Looking back now, I realise that it had been a good 4 hours since I had eaten anything prior to attempting the salad, and perhaps I will just be one of those people that will need to snack ALL THE TIME.

Later that afternoon I snacked for hours on crackers, dips and cheeses and then ate a small meal of Gnocchi (drenched in pesto and oil) with not a single drama. I also enjoyed a couple of sips of wine, a Smirnoff Ice (vodka and lemon drink) and a small 'fruit tingle' cocktail over about a 5 hour period. I was very impressed with this effort as it had been the first time since my surgery that I had drank any alcohol. We danced the night away until 4am! 

I visited my GP on Friday to have a blood test to check my B12 and iron levels and will have those results back Monday. I am finding that I am 'crashing' about every 3rd day or so, needing a sleep in the afternoon. (It doesn't help that I am still not getting to bed very early of an evening either). I may have to start B12 injections soon, something I would much rather avoid. I have been taking a sublingual B12 (1mg) tablet each day but it is apparantley debatable as to how much B12 I would actually be absorbing via this method. (It just dissolves under your tongue). I guess I will find out Monday!

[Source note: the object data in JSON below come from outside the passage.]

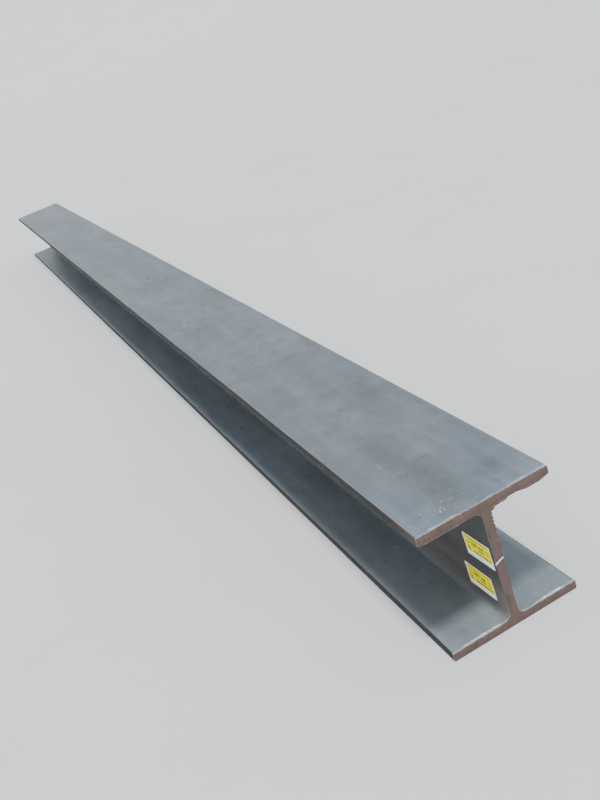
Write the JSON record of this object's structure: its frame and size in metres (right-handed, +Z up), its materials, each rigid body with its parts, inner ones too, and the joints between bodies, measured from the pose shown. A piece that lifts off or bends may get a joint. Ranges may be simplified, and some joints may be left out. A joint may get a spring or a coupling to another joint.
{
  "type": "steel h-beam",
  "caption": "Hot-rolled steel H-beam, as deep as it is wide, with parallel flanges, thick web, root fillets and sawn ends, for piles, columns and girders, with stick-on stock tags.",
  "frame": {"origin": "on the underside of the bottom flange, at mid length and mid width", "axes": "+Y along the beam's length, with the tagged end at -Y; +Z up through the web from the bottom flange to the top flange; the tags are on the web's -X side"},
  "size_m": [0.31, 6, 0.31],
  "materials": {
    "mill_scale_steel": "hot-rolled mill scale, dark blue-grey, with brown flash rust on the sawn ends and along the root fillets",
    "tag_film": "bright yellow stick-on tag with a pale strip along its lower edge, satin"
  },
  "bodies": {
    "root": {"rolled_beam": "mill_scale_steel", "upper_tag": "tag_film", "lower_tag": "tag_film"}
  },
  "joints": []
}
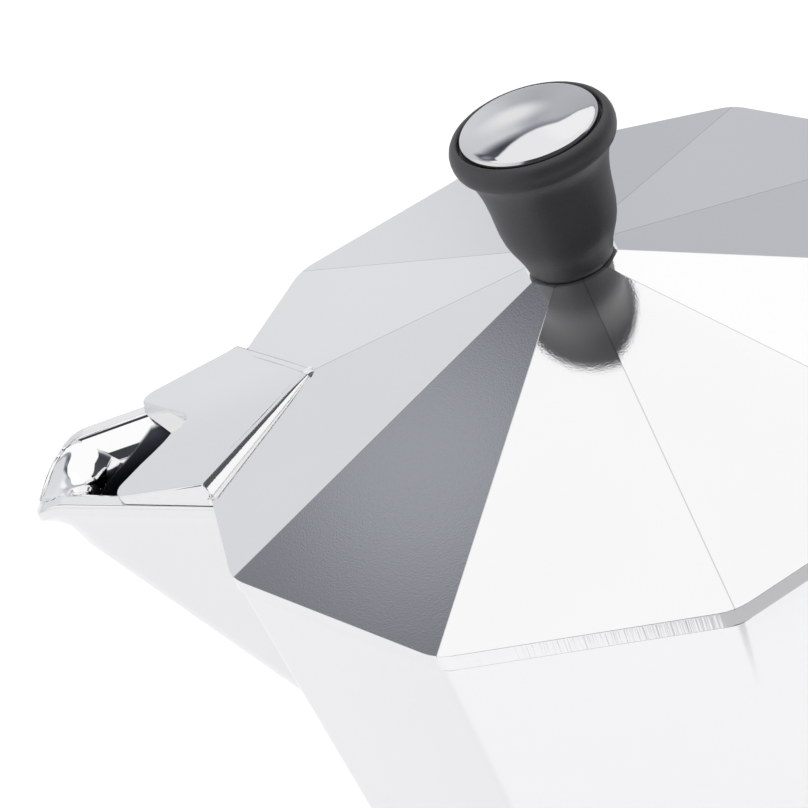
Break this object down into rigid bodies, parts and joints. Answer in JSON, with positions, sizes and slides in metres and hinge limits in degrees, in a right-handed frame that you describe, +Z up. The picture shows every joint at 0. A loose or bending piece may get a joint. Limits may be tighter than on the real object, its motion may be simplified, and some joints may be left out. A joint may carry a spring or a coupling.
{
  "type": "moka pot",
  "caption": "Ten-sided aluminium stovetop moka pot with a screwed boiler and collector, drop-in coffee funnel, hinged lid with a covered spout, round knob and side handle.",
  "frame": {"origin": "centre of the flat underside of the boiler", "axes": "+Z up along the pot's axis, spout towards -X, handle and lid hinge towards +X, safety valve towards -Y"},
  "size_m": [0.1842, 0.1043, 0.2157],
  "materials": {
    "cast_aluminium": "satin",
    "lid_aluminium": "fine blasted satin",
    "spun_aluminium": "plain",
    "brass": "plain",
    "steel": "plain",
    "polished_steel": "polished",
    "fibre": "matte",
    "rubber": "matte",
    "black_plastic": "satin"
  },
  "bodies": {
    "boiler": {"boiler": "cast_aluminium", "valve_body": "brass", "valve_washer": "fibre", "valve_spring": "steel", "valve_cap": "brass"},
    "valve_pin": {"valve_pin": "steel"},
    "funnel": {"funnel": "spun_aluminium", "funnel_stem": "spun_aluminium", "funnel_screen": "spun_aluminium"},
    "gasket": {"gasket": "rubber"},
    "filter_plate": {"filter_plate": "spun_aluminium"},
    "collector": {"collector": "cast_aluminium", "hinge_pin": "steel", "handle": "black_plastic", "handle_pin": "steel"},
    "lid": {"lid": "lid_aluminium", "knob": "black_plastic", "knob_insert": "brass", "knob_disc": "polished_steel", "knob_screw": "steel", "knob_washer": "steel"}
  },
  "joints": [
    {"name": "valve_pin_slide", "type": "slide", "parent": "boiler", "child": "valve_pin", "axis": [0, -1, 0], "range_m": [0, 0.0012], "stiffness_N_per_m": 800, "springref_m": -0.001, "deforming": ["valve_spring"]},
    {"name": "funnel_lift", "type": "slide", "parent": "boiler", "child": "funnel", "axis": [0, 0, 1], "range_m": [0, 0.09]},
    {"name": "thread_rise", "type": "slide", "parent": "funnel", "child": "gasket", "axis": [0, 0, 1], "range_m": [0, 0.005]},
    {"name": "collector_turn", "type": "hinge", "parent": "gasket", "child": "filter_plate", "pos_m": [0, 0, 0.09], "axis": [0, 0, 1], "range_deg": [0, 600]},
    {"name": "collector_lift", "type": "slide", "parent": "filter_plate", "child": "collector", "axis": [0, 0, 1], "range_m": [0, 0.06]},
    {"name": "lid_hinge", "type": "hinge", "parent": "collector", "child": "lid", "pos_m": [0.0555, 0, 0.18322], "axis": [0, 1, 0], "range_deg": [0, 110]}
  ],
  "couplings": [
    {"joint": "thread_rise", "follows": "collector_turn", "m_per_rad": 0.00047746}
  ]
}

My weight seems to have stabilised for now. I am 64 kilos (141 pounds) which is the weight I would sit at in the past when not dieting. I am scared of losing more weight now. Really scared. In my mind, I have this figure of 60 kilos as being my 'goal' and I guess I am now focussing on eating more frequently so that the weight stays on. Mum is taller than I and weighs a tiny 50 kilos (110 pounds), 3 years post gastrectomy. She keeps telling me that I will lose more weight, that it is still early days yet.... and that is scaring me. Time to step it up Tammy, and be more positive than I have been before!